TASK BRIEF. Begin with the line containing "Model this object" and end with the line containing "arris = 0.9"; set down that block verbatim and nothing else.

Collected data
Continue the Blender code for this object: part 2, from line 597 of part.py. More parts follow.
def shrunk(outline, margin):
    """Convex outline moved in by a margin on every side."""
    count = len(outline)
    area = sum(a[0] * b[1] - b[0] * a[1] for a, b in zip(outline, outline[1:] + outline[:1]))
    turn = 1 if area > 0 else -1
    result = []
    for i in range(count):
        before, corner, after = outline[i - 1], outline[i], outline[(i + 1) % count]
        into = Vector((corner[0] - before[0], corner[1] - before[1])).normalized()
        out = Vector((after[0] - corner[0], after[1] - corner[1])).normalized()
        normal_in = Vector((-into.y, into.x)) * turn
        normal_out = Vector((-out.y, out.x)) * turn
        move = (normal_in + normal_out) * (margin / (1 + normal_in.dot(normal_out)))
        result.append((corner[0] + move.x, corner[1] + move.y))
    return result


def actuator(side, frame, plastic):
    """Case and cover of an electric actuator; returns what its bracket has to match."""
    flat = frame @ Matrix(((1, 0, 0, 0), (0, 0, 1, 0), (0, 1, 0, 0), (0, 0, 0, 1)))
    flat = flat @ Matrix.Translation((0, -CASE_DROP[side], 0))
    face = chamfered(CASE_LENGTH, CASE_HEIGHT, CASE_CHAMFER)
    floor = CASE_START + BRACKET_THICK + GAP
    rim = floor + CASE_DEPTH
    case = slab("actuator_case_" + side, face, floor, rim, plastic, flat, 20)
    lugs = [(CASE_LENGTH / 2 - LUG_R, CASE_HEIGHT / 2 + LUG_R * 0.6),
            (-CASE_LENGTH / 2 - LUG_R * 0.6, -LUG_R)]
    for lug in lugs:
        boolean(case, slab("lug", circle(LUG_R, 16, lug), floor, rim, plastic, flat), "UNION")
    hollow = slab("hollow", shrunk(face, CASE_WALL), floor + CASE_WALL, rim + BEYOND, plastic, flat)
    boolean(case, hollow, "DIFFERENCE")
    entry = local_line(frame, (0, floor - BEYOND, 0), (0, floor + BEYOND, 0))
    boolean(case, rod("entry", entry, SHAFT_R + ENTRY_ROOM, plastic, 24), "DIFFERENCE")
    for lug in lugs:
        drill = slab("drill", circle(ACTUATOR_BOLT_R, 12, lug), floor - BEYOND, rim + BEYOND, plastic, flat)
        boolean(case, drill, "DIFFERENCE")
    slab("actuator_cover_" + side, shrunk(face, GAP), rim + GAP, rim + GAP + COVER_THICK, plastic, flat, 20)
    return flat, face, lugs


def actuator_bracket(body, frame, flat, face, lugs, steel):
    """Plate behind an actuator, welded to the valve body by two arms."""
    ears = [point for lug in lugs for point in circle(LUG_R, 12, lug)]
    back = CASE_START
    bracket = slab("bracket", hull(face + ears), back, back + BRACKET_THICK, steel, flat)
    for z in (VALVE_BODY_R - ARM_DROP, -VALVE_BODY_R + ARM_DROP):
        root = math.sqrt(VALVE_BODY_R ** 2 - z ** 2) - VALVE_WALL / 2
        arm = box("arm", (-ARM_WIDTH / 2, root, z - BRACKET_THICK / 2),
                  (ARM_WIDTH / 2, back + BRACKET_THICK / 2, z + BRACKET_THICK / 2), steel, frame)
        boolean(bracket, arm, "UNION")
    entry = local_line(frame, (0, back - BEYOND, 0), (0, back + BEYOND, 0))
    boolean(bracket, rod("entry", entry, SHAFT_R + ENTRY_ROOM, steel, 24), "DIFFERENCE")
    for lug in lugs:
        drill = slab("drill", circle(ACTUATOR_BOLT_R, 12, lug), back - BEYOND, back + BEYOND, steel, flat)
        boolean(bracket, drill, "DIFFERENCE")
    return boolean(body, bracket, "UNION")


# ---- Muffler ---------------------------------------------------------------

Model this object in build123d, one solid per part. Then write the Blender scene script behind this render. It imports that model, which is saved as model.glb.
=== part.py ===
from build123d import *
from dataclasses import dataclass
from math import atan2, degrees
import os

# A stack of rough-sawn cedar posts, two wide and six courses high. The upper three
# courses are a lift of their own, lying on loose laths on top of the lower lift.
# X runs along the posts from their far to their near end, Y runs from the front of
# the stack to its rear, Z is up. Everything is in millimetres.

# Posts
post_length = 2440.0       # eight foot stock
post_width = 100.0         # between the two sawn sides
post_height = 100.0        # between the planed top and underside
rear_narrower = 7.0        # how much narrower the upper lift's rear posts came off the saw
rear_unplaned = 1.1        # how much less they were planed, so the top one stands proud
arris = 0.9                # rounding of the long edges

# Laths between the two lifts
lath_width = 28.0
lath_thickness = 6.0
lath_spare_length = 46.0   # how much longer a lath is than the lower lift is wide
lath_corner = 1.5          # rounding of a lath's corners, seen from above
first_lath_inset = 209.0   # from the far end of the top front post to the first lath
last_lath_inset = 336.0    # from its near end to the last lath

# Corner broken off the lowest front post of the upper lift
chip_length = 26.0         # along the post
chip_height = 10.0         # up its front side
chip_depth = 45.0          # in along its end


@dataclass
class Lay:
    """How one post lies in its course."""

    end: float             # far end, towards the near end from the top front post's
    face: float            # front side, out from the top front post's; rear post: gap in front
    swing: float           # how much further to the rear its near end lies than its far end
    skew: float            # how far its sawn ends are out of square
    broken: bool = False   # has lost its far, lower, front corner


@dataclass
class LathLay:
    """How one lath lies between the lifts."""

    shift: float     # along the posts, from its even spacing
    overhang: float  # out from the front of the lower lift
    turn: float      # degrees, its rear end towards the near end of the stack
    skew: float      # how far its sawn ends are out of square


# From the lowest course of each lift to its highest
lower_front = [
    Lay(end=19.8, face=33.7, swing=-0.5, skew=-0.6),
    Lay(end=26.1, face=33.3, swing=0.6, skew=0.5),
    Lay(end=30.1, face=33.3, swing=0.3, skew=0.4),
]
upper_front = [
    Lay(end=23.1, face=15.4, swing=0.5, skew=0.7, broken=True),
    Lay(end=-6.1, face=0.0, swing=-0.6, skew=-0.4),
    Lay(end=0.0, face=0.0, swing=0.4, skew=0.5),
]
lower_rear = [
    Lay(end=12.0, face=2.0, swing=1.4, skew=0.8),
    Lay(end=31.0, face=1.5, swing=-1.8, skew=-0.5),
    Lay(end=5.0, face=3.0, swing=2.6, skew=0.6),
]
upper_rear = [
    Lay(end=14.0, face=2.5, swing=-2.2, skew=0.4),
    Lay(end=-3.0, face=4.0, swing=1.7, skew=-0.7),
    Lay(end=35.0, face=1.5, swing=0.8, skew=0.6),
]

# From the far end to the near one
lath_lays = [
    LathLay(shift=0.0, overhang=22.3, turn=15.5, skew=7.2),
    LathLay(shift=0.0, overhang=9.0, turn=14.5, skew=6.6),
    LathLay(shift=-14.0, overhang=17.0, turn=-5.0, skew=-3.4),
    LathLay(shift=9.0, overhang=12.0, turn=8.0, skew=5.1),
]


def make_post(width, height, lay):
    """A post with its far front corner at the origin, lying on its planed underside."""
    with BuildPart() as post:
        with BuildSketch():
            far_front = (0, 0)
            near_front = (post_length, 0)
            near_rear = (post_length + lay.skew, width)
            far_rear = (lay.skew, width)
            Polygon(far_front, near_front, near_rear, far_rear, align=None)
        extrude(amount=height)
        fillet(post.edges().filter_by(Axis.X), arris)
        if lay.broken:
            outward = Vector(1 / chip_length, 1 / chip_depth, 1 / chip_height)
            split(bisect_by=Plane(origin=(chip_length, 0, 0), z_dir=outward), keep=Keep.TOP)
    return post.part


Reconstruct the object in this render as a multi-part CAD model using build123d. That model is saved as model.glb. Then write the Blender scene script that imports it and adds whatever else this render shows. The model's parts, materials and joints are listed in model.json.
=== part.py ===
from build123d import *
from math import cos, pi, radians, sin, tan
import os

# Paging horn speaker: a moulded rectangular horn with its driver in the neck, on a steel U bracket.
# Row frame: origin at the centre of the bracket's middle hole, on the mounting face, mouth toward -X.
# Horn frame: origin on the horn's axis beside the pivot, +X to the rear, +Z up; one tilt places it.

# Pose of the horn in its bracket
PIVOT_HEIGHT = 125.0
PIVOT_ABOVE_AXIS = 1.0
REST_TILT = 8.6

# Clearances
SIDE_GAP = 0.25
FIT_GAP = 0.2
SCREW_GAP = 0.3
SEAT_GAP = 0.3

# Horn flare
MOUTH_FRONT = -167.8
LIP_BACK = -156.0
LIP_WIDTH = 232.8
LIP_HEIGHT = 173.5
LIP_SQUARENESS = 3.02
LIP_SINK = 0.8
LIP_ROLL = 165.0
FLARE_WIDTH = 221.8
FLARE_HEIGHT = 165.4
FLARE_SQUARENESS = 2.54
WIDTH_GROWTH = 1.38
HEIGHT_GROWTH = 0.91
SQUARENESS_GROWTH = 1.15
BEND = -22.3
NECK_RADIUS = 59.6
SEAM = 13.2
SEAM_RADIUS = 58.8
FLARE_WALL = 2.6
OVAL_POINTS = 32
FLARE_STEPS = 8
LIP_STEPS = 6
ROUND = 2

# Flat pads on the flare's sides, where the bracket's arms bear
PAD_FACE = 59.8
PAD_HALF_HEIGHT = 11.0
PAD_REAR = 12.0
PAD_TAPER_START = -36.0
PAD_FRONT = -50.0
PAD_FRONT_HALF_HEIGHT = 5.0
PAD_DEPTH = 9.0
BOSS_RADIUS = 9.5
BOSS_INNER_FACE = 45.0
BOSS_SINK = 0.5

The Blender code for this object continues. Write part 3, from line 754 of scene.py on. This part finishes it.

ANSWER TO THIS PROBLEM.
Model this object in build123d, one solid per part. Then write the Blender scene script behind this render. It imports that model, which is saved as model.glb.
=== part.py ===
from build123d import *
from dataclasses import dataclass
from math import atan2, degrees
import os

# A stack of rough-sawn cedar posts, two wide and six courses high. The upper three
# courses are a lift of their own, lying on loose laths on top of the lower lift.
# X runs along the posts from their far to their near end, Y runs from the front of
# the stack to its rear, Z is up. Everything is in millimetres.

# Posts
post_length = 2440.0       # eight foot stock
post_width = 100.0         # between the two sawn sides
post_height = 100.0        # between the planed top and underside
rear_narrower = 7.0        # how much narrower the upper lift's rear posts came off the saw
rear_unplaned = 1.1        # how much less they were planed, so the top one stands proud
arris = 0.9                # rounding of the long edges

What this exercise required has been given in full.